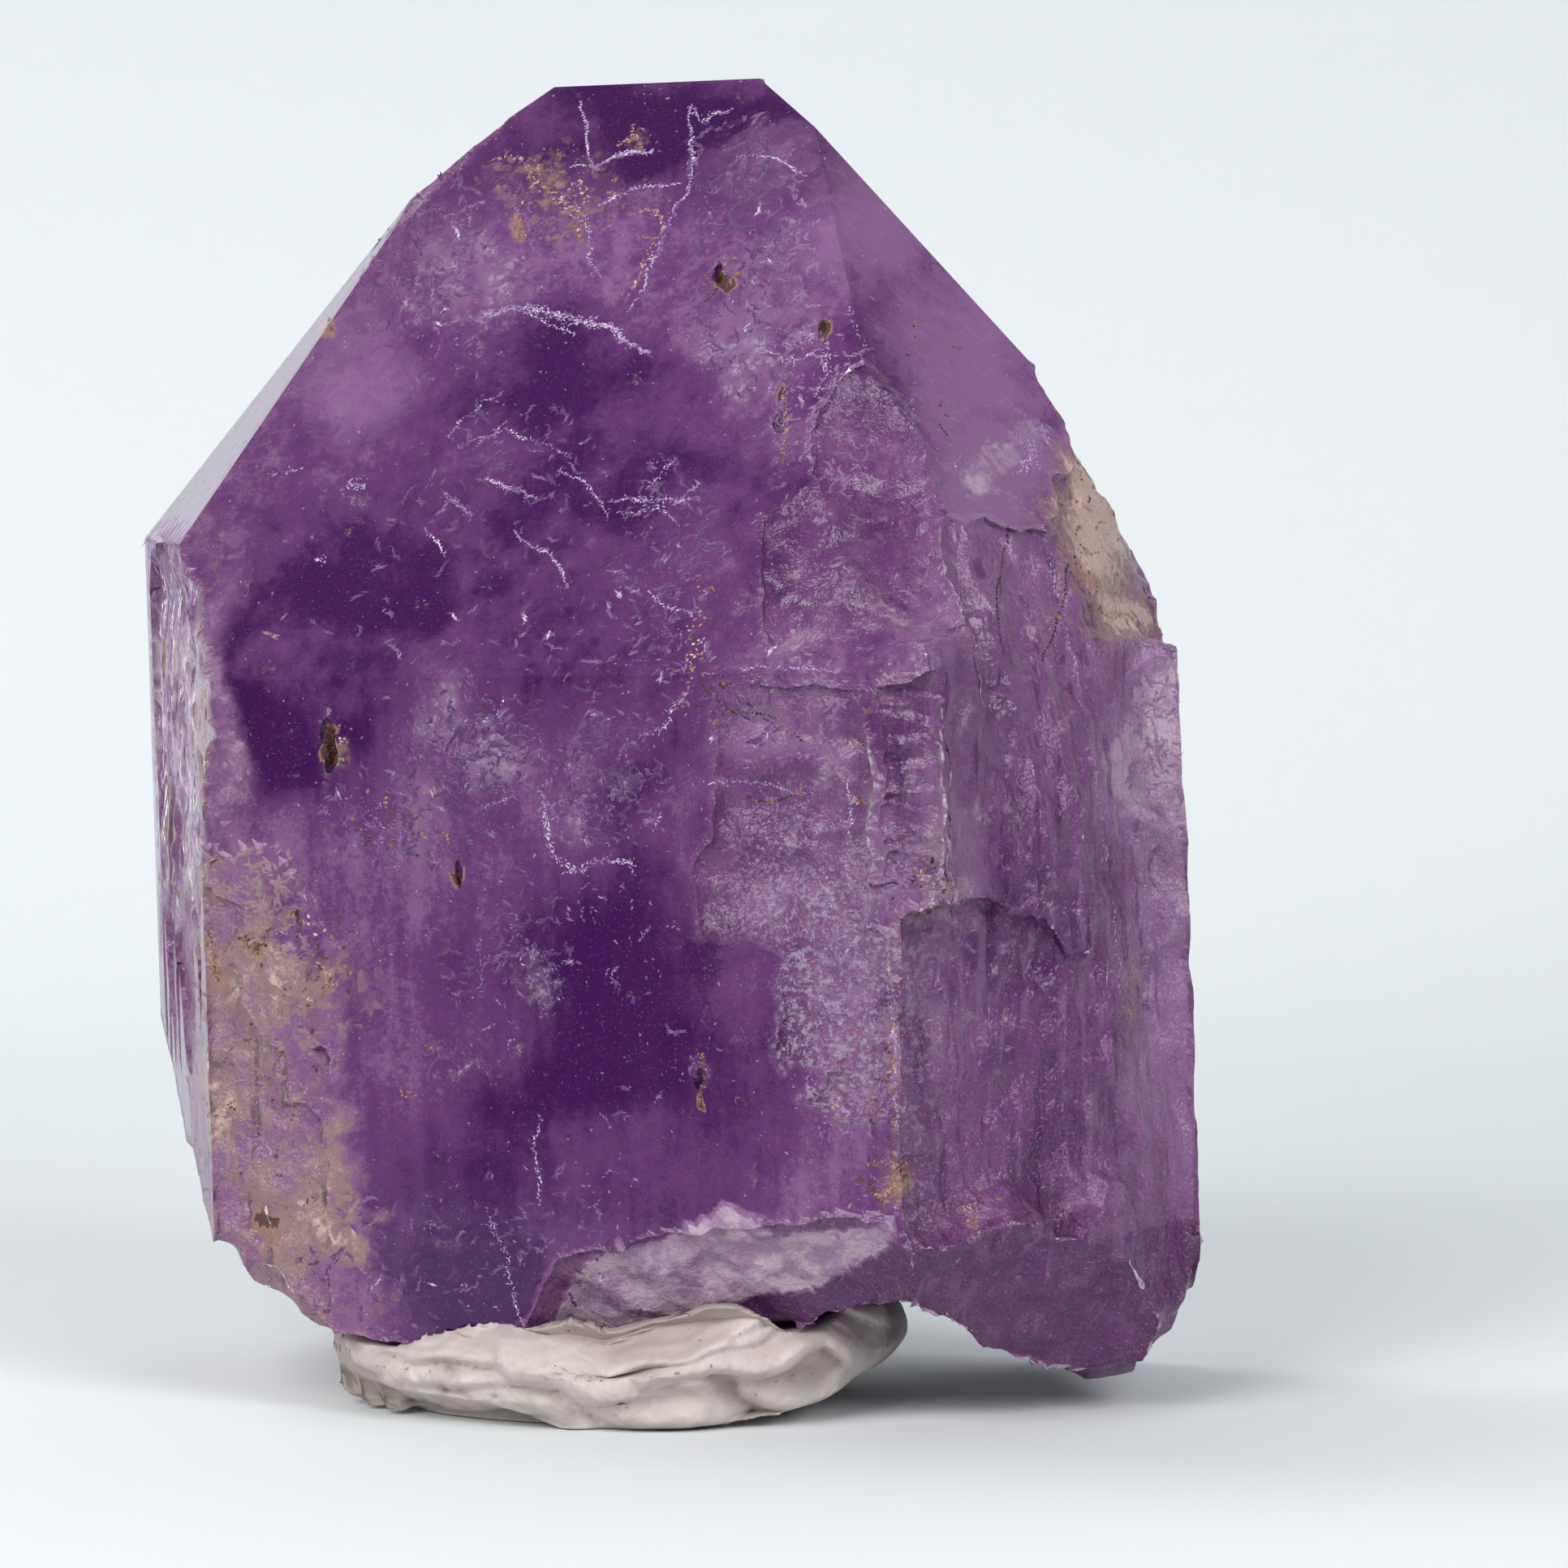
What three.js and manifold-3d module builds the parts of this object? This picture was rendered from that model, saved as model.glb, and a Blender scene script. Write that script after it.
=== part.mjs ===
// An amethyst crystal that stands in a pad of mounting putty.
// Sizes are in millimetres, +Z is up and -Y is the front, with the large glossy face.
// The origin is the middle of the underside of the whole piece.

import * as THREE from 'three';
import { ConvexGeometry } from 'three/addons/geometries/ConvexGeometry.js';
import { mergeVertices } from 'three/addons/utils/BufferGeometryUtils.js';
import Module from 'manifold-3d';

// Driving dimensions of the crystal as it grew.
// Every growth face is measured from the heart, a point inside the prism.
const HEART_HEIGHT = 39.4;
const AXIS_LEAN = 1.6; // degrees, the long axis leans to the left
const ROOF_TILT = 38.2; // degrees from the horizontal to a pyramid face's normal, as in all quartz

// Turn is the way a side faces, in degrees to the right of straight ahead.
// Wall is the prism face's distance from the heart, and roof the pyramid face's above it.
const SIDES = {
  left: { turn: -79, wall: 38.3, roof: 40.4 },
  front: { turn: -19, wall: 21.9, roof: 22.3 },
  rightFront: { turn: 41, wall: 25.9, roof: 25.4 },
  right: { turn: 101, wall: 23.5, roof: 29.4 },
  back: { turn: 161, wall: 18.3, roof: 34.5 },
  backLeft: { turn: 221, wall: 42, roof: 43.3 },
};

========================

- _EXERCISE GOAL_
Print out the whole listing exactly as it appears.

- _EXERCISE RESULT_
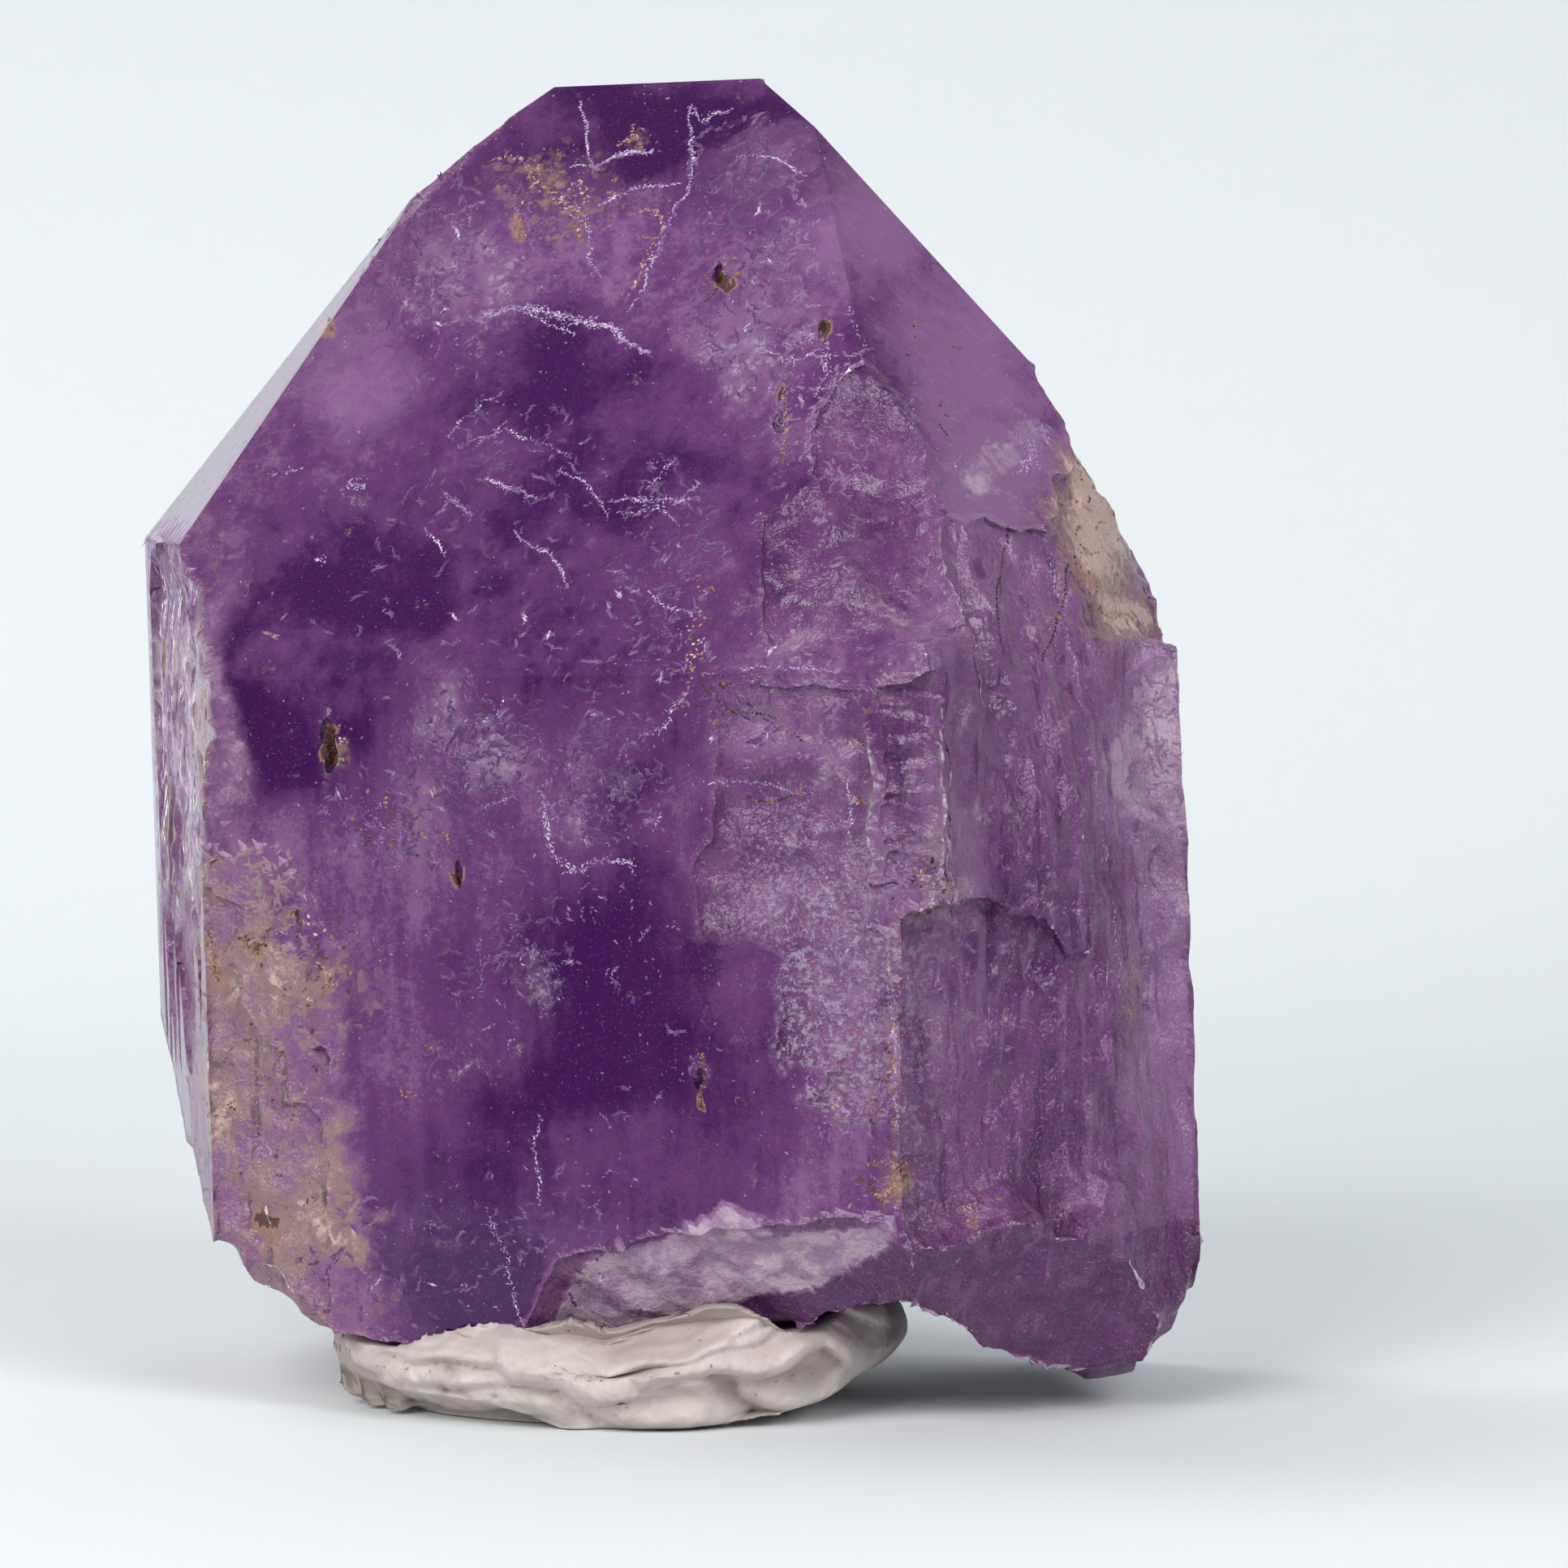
What three.js and manifold-3d module builds the parts of this object? This picture was rendered from that model, saved as model.glb, and a Blender scene script. Write that script after it.
=== part.mjs ===
// An amethyst crystal that stands in a pad of mounting putty.
// Sizes are in millimetres, +Z is up and -Y is the front, with the large glossy face.
// The origin is the middle of the underside of the whole piece.

import * as THREE from 'three';
import { ConvexGeometry } from 'three/addons/geometries/ConvexGeometry.js';
import { mergeVertices } from 'three/addons/utils/BufferGeometryUtils.js';
import Module from 'manifold-3d';

// Driving dimensions of the crystal as it grew.
// Every growth face is measured from the heart, a point inside the prism.
const HEART_HEIGHT = 39.4;
const AXIS_LEAN = 1.6; // degrees, the long axis leans to the left
const ROOF_TILT = 38.2; // degrees from the horizontal to a pyramid face's normal, as in all quartz

// Turn is the way a side faces, in degrees to the right of straight ahead.
// Wall is the prism face's distance from the heart, and roof the pyramid face's above it.
const SIDES = {
  left: { turn: -79, wall: 38.3, roof: 40.4 },
  front: { turn: -19, wall: 21.9, roof: 22.3 },
  rightFront: { turn: 41, wall: 25.9, roof: 25.4 },
  right: { turn: 101, wall: 23.5, roof: 29.4 },
  back: { turn: 161, wall: 18.3, roof: 34.5 },
  backLeft: { turn: 221, wall: 42, roof: 43.3 },
};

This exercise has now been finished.